Red Harvest
Dashiell Hammett
1929
8


I'm not a big believer in karma. It's not going to always come back around. But outside real life, in the realm of fiction, I do prefer a bending or arcing logic, outwardly and inwardly as if a rope cursing through a three dimensional space. Red Harvest doesn't really have a rope and while it's a good fast read in the vein of Le Carré it's not intellectually serious enough to try at the whole artistic ambition game. But that doesn't mean it's not a good story. It almost, the problem with Red Harvest I mean, cuts narrative art theory in half between utility and substance, it sears and corrodes the lining between the two and that's soft, frustrating, and eventually almost disheartening.
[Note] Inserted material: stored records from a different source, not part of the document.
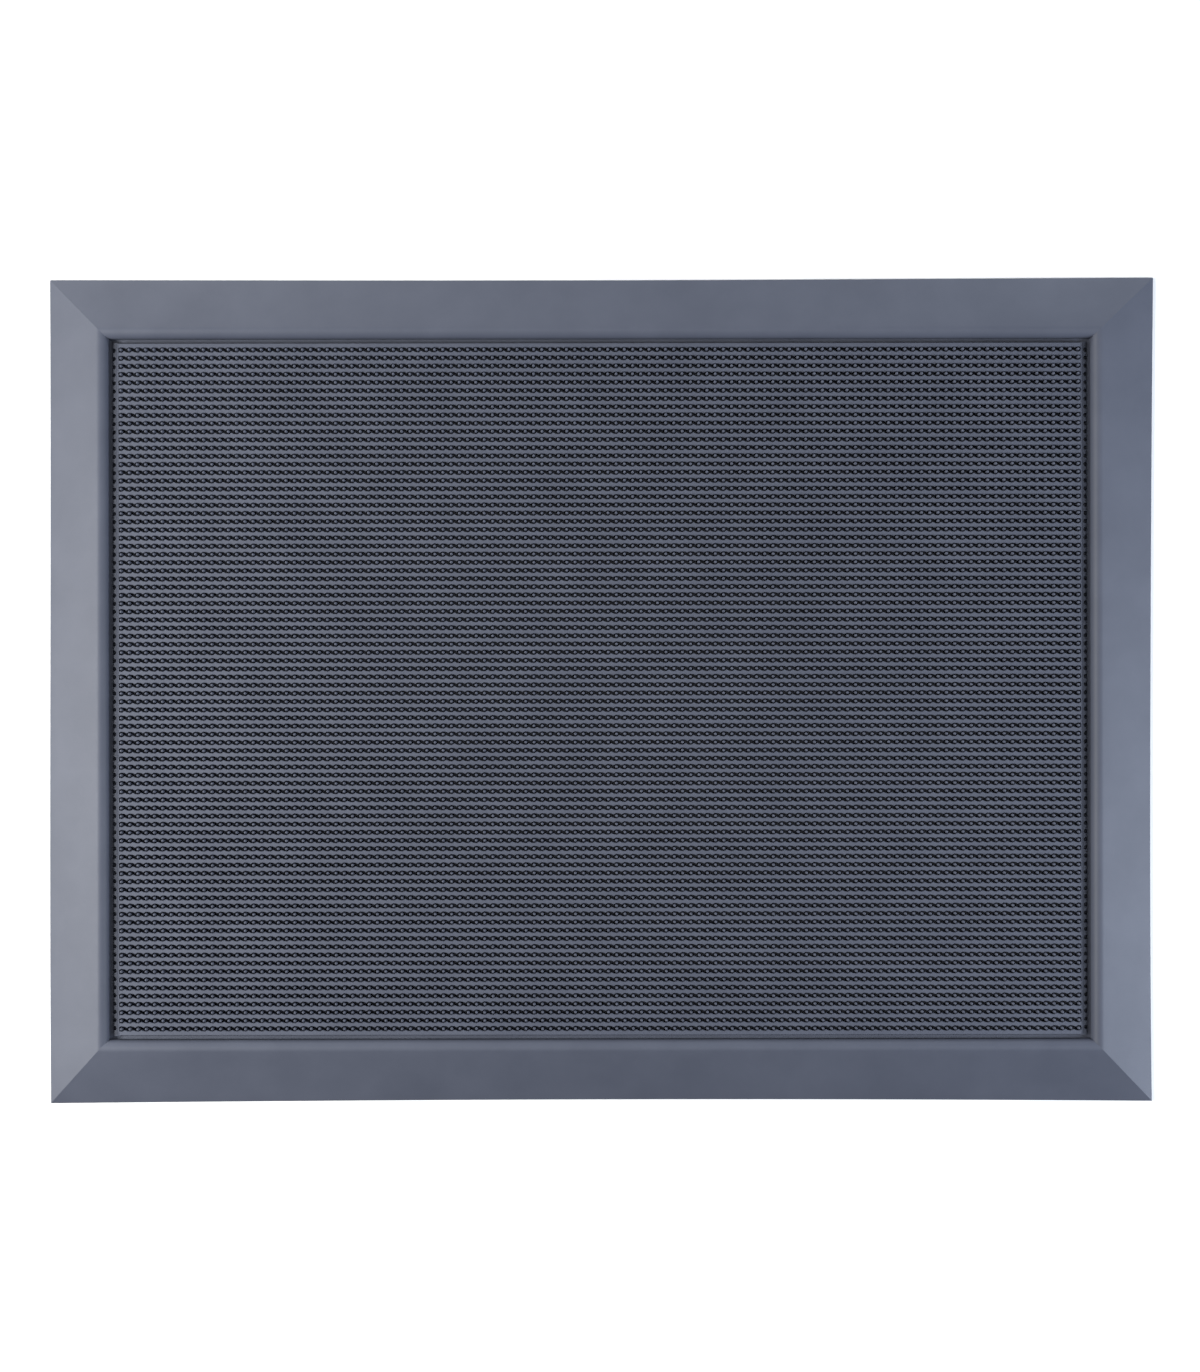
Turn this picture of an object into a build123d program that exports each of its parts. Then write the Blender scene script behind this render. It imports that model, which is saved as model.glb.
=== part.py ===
"""Rubber scraper door mat: one press moulding, divided where its own edges and mitres divide it.

Frame: +X along the long side, +Y towards the rear long side, +Z up, millimetres.
Origin: centre of the flat underside.
"""

from build123d import *
from math import asin, atan2, hypot, tan
import os

# overall outline
mat_length = 800.0
mat_width = 597.0
mat_thickness = 16.0

# border section, measured inwards from the outer edge
edge_thickness = 1.4
border_width = 48.0
foot_width = 2.4
shoulder_radius = 6.0

# tread levels, each measured from the one above it
tip_below_crest = 2.4
rib_below_tip = 2.1
ledge_below_rib = 3.5

# layers under the tread, measured from the floor
base_sheet_thickness = 2.5
groove_floor = 4.5

# tread field: studs stand in grooves between ribs that run along X
stud_pitch_x = 5.95
stud_pitch_y = 5.9
rib_width = 2.5
rib_edge_radius = 0.35
rib_end_reach = 1.9
stud_side_gap = 0.2
stud_tip_width = 1.4
wall_gap = 1.0
strip_count = 12

# thin wall that closes the grooves, and the ledge between it and the short borders
end_wall_thickness = 0.6
ledge_width_least = 3.5
pit_radius = 1.4

os.makedirs("parts", exist_ok=True)

# border: the bevel runs from the top of the thin edge, tangent to the rounded shoulder
half_length = mat_length / 2
half_width = mat_width / 2
wall_along = border_width - foot_width
shoulder_along = wall_along - shoulder_radius
shoulder_up = mat_thickness - shoulder_radius
shoulder_rise = shoulder_up - edge_thickness
shoulder_reach = hypot(shoulder_along, shoulder_rise)
bevel_angle = atan2(shoulder_rise, shoulder_along) + asin(shoulder_radius / shoulder_reach)
apex_height = edge_thickness + wall_along * tan(bevel_angle)
well_half_length = half_length - border_width
well_half_width = half_width - border_width

# tread
stud_tip_height = mat_thickness - tip_below_crest
rib_height = stud_tip_height - rib_below_tip
ledge_height = rib_height - ledge_below_rib
groove_width = stud_pitch_y - rib_width
stud_base_width = groove_width - 2 * stud_side_gap
deck_half_width = well_half_width - wall_gap
stud_rows = int((2 * deck_half_width - rib_width) / stud_pitch_y)
end_space = rib_end_reach + end_wall_thickness + ledge_width_least
row_space = 2 * (well_half_length - end_space)
studs_per_row = int(row_space / stud_pitch_x) + 1
field_half_length = (studs_per_row - 1) * stud_pitch_x / 2
rib_half_length = field_half_length + rib_end_reach


def row_y(row):
    """Centre line of a stud row, counted from 0 at the front."""
    return (row - (stud_rows - 1) / 2) * stud_pitch_y


def rib_y(rib):
    """Centre line of a rib: rib 0 is in front of row 0, and one more rib than rows."""
    return (rib - stud_rows / 2) * stud_pitch_y


def strip_rows(strip):
    """First row and one past the last row of a strip: the rows are shared out evenly."""
    first = strip * stud_rows // strip_count
    last = (strip + 1) * stud_rows // strip_count
    return first, last


def block(x_low, x_high, y_low, y_high, z_low, z_high):
    """A box from its six limits."""
    size = Box(
        x_high - x_low,
        y_high - y_low,
        z_high - z_low,
        align=(Align.MIN, Align.MIN, Align.MIN),
    )
    return Pos(x_low, y_low, z_low) * size


def border_section():
    """Closed outline of the border: local X inwards from the outer edge, local Y up.

    The bevel and the upright inner wall meet in one large rounded shoulder. A narrow flat
    foot runs round the inside of the wall, level with the end ledges.
    """
    outline = Polyline(
        (0, 0),
        (0, edge_thickness),
        (wall_along, apex_height),
        (wall_along, ledge_height),
        (border_width, ledge_height),
        (border_width, 0),
        close=True,
    )
    section = make_face(outline)
    apex = section.vertices().sort_by_distance((wall_along, apex_height, 0))[0]
    return fillet(apex, shoulder_radius)


def border_bar(side_length):
    """The border of one side along X at the front, with a 45 degree mitre at each end."""
    half_side = side_length / 2
    plane = Plane(origin=(-half_side, 0, 0), x_dir=(0, 1, 0), z_dir=(1, 0, 0))
    bar = extrude(plane * border_section(), amount=side_length)
    footprint = Polyline(
        (-half_side, 0),
        (half_side, 0),
        (half_side - border_width, border_width),
        (border_width - half_side, border_width),
        close=True,
    )
    mitred = extrude(make_face(footprint), amount=mat_thickness)
    return bar & mitred


def border(turn, side_length, outer_distance):
    """A border side, turned about Z from the front to its own side."""
    return Rot(0, 0, turn) * Pos(0, -outer_distance, 0) * border_bar(side_length)


def base_sheet():
    """The flat sheet under the whole well."""
    return block(
        -well_half_length,
        well_half_length,
        -well_half_width,
        well_half_width,
        0,
        base_sheet_thickness,
    )


def stud_row_section():
    """Tapered section of a stud row: local X across the row, local Y up."""
    half_base = stud_base_width / 2
    half_tip = stud_tip_width / 2
    outline = Polyline(
        (-half_base, groove_floor),
        (-half_tip, stud_tip_height),
        (half_tip, stud_tip_height),
        (half_base, groove_floor),
        close=True,
    )
    return make_face(outline)


def stud_row(row):
    """One row of studs, as a tapered rail as long as the row."""
    half_row = field_half_length + stud_base_width / 2
    plane = Plane(
        origin=(-half_row, row_y(row), 0), x_dir=(0, 1, 0), z_dir=(1, 0, 0)
    )
    return extrude(plane * stud_row_section(), amount=2 * half_row)


def strip_edges(strip):
    """Front and rear limits of a strip: mid-rib inside the field, the well's edge outside."""
    first, last = strip_rows(strip)
    front = rib_y(first)
    rear = rib_y(last)
    if strip == 0:
        front = -well_half_width
    if strip == strip_count - 1:
        rear = well_half_width
    return front, rear


def stud_strip(strip):
    """A strip of the groove floor with its rows of studs."""
    front, rear = strip_edges(strip)
    web = block(
        -rib_half_length,
        rib_half_length,
        front,
        rear,
        base_sheet_thickness,
        groove_floor,
    )
    first, last = strip_rows(strip)
    rails = [stud_row(row) for row in range(first, last)]
    return web + rails


def rib(index):
    """A flat-topped rib with its two long upper edges rounded."""
    half_rib = rib_width / 2
    centre = rib_y(index)
    front = centre - half_rib
    rear = centre + half_rib
    if index == 0:
        front = -deck_half_width
    if index == stud_rows:
        rear = deck_half_width
    bar = block(
        -rib_half_length, rib_half_length, front, rear, groove_floor, rib_height
    )
    top = bar.faces().sort_by(Axis.Z)[-1]
    return fillet(top.edges().filter_by(Axis.X), rib_edge_radius)


def rib_bank(strip):
    """The ribs in front of a strip's rows; the last bank has the rib behind them too."""
    first, last = strip_rows(strip)
    if strip == strip_count - 1:
        last += 1
    return Compound([rib(index).solid() for index in range(first, last)])


def end_ledge(side):
    """The thin wall that closes the grooves, and the ledge beyond it.

    The stud pattern runs on by one pitch into the ledge, as a round pit with no stud in it.
    """
    ledge = block(
        rib_half_length,
        well_half_length,
        -well_half_width,
        well_half_width,
        base_sheet_thickness,
        ledge_height,
    )
    pit_depth = ledge_height - groove_floor
    pit_x = field_half_length + stud_pitch_x
    pit = Pos(pit_x, 0, groove_floor + pit_depth) * Cylinder(pit_radius, 2 * pit_depth)
    pits = [Pos(0, row_y(row), 0) * pit for row in range(stud_rows)]
    ledge = ledge - pits
    ledge += block(
        rib_half_length,
        rib_half_length + end_wall_thickness,
        -deck_half_width,
        deck_half_width,
        base_sheet_thickness,
        rib_height,
    )
    if side < 0:
        ledge = Rot(0, 0, 180) * ledge
    return ledge


export_step(base_sheet(), "parts/base_sheet.step")
export_step(border(0, mat_length, half_width), "parts/border_front.step")
export_step(border(180, mat_length, half_width), "parts/border_rear.step")
export_step(border(-90, mat_width, half_length), "parts/border_left.step")
export_step(border(90, mat_width, half_length), "parts/border_right.step")
export_step(end_ledge(-1), "parts/end_ledge_left.step")
export_step(end_ledge(1), "parts/end_ledge_right.step")
for number in range(strip_count):
    name = f"{number + 1:02d}"
    export_step(stud_strip(number), f"parts/stud_strip_{name}.step")
    export_step(rib_bank(number), f"parts/rib_bank_{name}.step")

print(f"{stud_rows} rows of {studs_per_row} studs")
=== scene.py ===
import math
import bpy
import numpy as np
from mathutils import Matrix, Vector


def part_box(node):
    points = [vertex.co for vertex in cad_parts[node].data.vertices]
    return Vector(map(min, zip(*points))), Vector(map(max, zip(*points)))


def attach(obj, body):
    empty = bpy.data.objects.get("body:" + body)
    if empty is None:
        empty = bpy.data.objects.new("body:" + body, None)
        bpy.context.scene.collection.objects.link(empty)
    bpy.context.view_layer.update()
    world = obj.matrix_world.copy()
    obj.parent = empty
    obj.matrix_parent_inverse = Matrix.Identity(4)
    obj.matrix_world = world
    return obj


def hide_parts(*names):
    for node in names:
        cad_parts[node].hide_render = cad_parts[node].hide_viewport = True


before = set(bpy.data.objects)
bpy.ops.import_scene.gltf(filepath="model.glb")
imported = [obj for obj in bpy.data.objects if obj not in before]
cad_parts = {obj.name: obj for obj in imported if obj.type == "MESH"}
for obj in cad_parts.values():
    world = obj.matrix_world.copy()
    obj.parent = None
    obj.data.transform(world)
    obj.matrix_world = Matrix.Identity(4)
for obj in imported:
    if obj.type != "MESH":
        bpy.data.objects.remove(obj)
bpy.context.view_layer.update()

MM = 0.001


# ---------------------------------------------------------------------------------------
# Border. Pressed with the rest of the mat, in one piece, from filled natural rubber. A
# long bevel rises from a thin outer edge and rolls over a broad shoulder into an upright
# wall round the well; the four sides meet in mitres.
# ---------------------------------------------------------------------------------------
border_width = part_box("border_left")[1][0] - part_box("border_left")[0][0]
crest_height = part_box("border_front")[1][2]
edge_height = 1.4 * MM
shoulder_radius = 6.0 * MM
foot_width = 2.4 * MM
ledge_height = 8.0 * MM
long_side_foot_height = 5.5 * MM
bevel_crown = 0.3 * MM
bottom_edge_radius = 0.3 * MM
top_edge_radius = 0.6 * MM
bevel_steps = 6
border_steps = 240
arc_step = math.radians(9)
least_arc_steps = 3
border_smooth_angle = 50

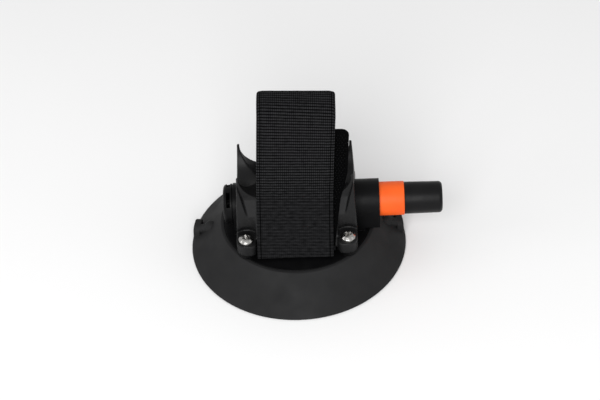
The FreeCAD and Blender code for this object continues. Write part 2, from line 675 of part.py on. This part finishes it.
def main():
    os.makedirs("parts", exist_ok=True)
    for name, make in NODES.items():
        made = make()
        pieces = made if isinstance(made, list) else made.Solids
        shape = pieces[0] if len(pieces) == 1 else Part.makeCompound(pieces)
        volumes = ", ".join(f"{s.Volume:.1f}" for s in shape.Solids)
        print(f"{name}: {len(shape.Solids)} solid(s), valid {shape.isValid()}, mm3 {volumes}")
        shape.exportStep(f"parts/{name}.step")


main()
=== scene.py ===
"""The visual model of the vacuum-cup wheel holder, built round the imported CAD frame. Metres, +Z up."""

import math

import bmesh
import bpy
import numpy as np
from mathutils import Matrix, Vector


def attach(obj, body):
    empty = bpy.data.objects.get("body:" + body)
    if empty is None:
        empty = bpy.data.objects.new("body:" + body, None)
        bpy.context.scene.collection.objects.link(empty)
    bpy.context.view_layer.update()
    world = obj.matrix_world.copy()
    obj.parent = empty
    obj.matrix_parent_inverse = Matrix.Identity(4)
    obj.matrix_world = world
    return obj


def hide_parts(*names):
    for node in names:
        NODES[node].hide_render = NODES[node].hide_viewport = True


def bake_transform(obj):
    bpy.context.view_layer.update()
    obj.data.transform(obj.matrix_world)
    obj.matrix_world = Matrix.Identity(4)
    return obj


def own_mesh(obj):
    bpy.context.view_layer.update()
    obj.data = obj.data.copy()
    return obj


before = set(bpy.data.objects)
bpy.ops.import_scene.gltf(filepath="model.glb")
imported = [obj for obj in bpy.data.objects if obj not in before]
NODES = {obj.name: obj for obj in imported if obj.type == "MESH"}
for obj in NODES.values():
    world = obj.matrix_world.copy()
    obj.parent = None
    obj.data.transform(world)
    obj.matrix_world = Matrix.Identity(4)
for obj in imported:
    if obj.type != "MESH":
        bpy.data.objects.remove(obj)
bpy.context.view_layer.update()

MM = 0.001

# ---- sizes shared with the CAD, in millimetres -----------------------------------------------------------
PUMP_Z = 30.4
RING_RADIUS, RING_LEFT, RING_RIGHT = 8.9, 36.2, 56.3
KNOB_RADIUS, KNOB_RIGHT, SPIGOT_RADIUS = 8.45, 76.2, 7.2
LIP_Y, FLOOR_Z, FOOT_Y, FOOT_Z = 14.0, 46.4, 26.6, 21.4
CEILING_Z, SKIN = 43.7, 3.0
STRAP_WIDTH, STRAP_THICK, STRAP_GAP = 39.4, 1.8, 0.3
LAYER = STRAP_THICK + STRAP_GAP
ARCH_RADIUS, ARCH_Z = 7.2, 93.2
PEEL_Y, SEAM_Z, HOOK_END_Z = -2.0, 23.0, 87.4
FOOT_LEAN, TOP_LEAN, HOOK_LEAN = -1.0, 2.5, 9.0


# ---- materials -------------------------------------------------------------------------------------------
def material(name, color, roughness, metallic=0.0, specular=0.5):
    """A principled material and its node tree. Values that are the same all over sit on the shader itself."""
    mat = bpy.data.materials.new(name)
    mat.use_nodes = True
    tree = mat.node_tree
    shader = tree.nodes["Principled BSDF"]
    shader.inputs["Base Color"].default_value = (*color, 1.0)
    shader.inputs["Roughness"].default_value = roughness
    shader.inputs["Metallic"].default_value = metallic
    shader.inputs["Specular IOR Level"].default_value = specular
    mat.diffuse_color = (*color, 1.0)
    return mat, tree, shader


def node(tree, kind, **values):
    made = tree.nodes.new(kind)
    for key, value in values.items():
        if hasattr(made, key):
            setattr(made, key, value)
        else:
            made.inputs[key.replace("_", " ")].default_value = value
    return made


def coordinates(tree, uv=False):
    return tree.nodes.new("ShaderNodeTexCoord").outputs["UV" if uv else "Object"]


def noise(tree, scale, detail=3.0, stretch=None, uv=False):
    """Fractal noise over the object, its scale in cycles per metre, or per millimetre of strap with uv."""
    place = coordinates(tree, uv)
    if stretch:
        mapping = node(tree, "ShaderNodeMapping")
        mapping.inputs["Scale"].default_value = stretch
        tree.links.new(place, mapping.inputs["Vector"])
        place = mapping.outputs["Vector"]
    made = node(tree, "ShaderNodeTexNoise", Scale=scale, Detail=detail)
    tree.links.new(place, made.inputs["Vector"])
    return made.outputs["Fac"]


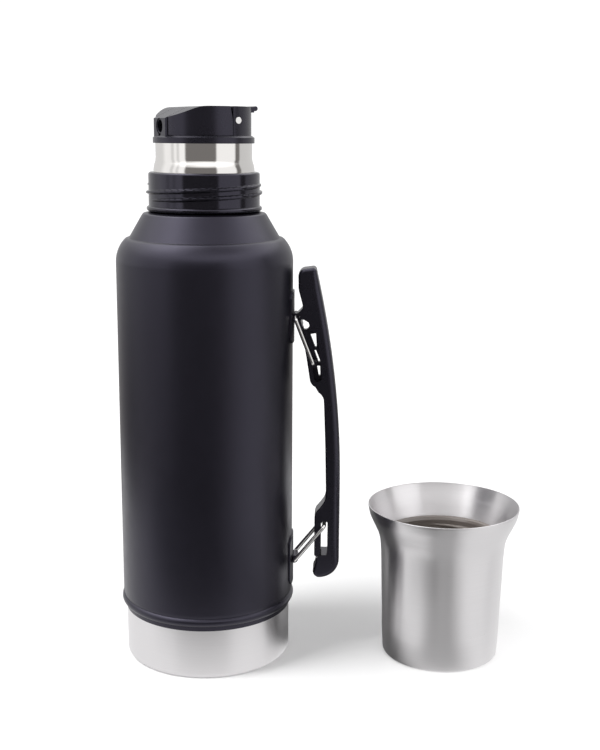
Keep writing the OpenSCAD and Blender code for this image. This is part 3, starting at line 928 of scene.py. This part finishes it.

Utility and substance, in a way, should be the 3 and 4 in a batting lineup, a piston combo opening and closing revealing the beauty of a story's natural kinesthetic purpose. They should be inseparable and cogent. When its tangibility or lack thereof is off, when it's striped and superfluous or drafty, it's further and further away from that original meaning of the word art, that is conducive between skill and value which together represent a similar intellectual and financial combination to utility and substance in the context of narrative art. They aren't the same but they end up to the same end. And without it a work like Red Harvest is lame. Works need logic. And if they don't have logic then they need beauty in place of it. But it's never consistent here. The only thing consistent is its readability. That's not as great as it sounds.